US v. Tuff, 05-35195

When an employee exercises a non-qualified stock option granted by the employer to purchase shares with money borrowed from a third party, pledging the shares as collateral for the loan, the property is "transferred" and "substantially vested" for tax purposes at the time the option is exercised.
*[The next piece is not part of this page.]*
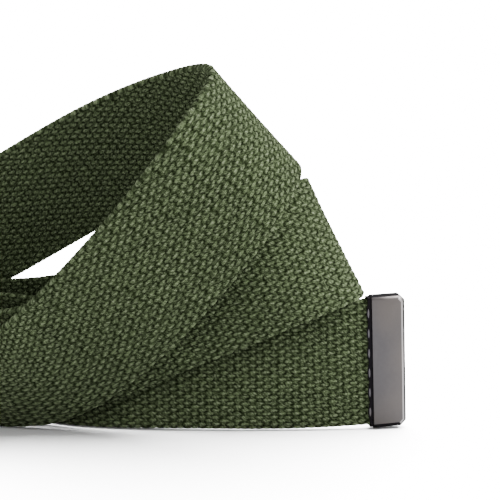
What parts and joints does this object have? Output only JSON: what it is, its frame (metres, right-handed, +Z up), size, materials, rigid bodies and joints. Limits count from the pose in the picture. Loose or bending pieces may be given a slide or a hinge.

In an action by the government to recover over $200,000 refunded to defendant by the IRS in connection with stock options he exercised in 1999 through a margin loan, summary judgment for the government is affirmed where: 1) the taxable transfers occurred when defendant exercised his options; and 2) 26 C.F.R. section 1.83-1(e) does not allow recognition of ordinary losses merely because the taxpayer's employer imposes blackout periods to guard against insider trading.

Appellate Information

  • Argued 10/26/2006
  • Decided 12/04/2006
  • Published 12/04/2006

Judges

  • GOODWIN, Circuit Judge., Before ALFRED T. GOODWIN and ALEX KOZINSKI, Circuit Judges, and MILTON I. SHADUR, Senior District Judge.

Court

  • United States Ninth Circuit

Counsel

  • For Appellees:
  • Don Paul Badgley, Badgley-Mullins Law Group, Seattle, WA, for the defendant-appellant., Michael J. Haungs, Tax Division, Department of Justice, Washington, DC, for the plaintiff-appellee.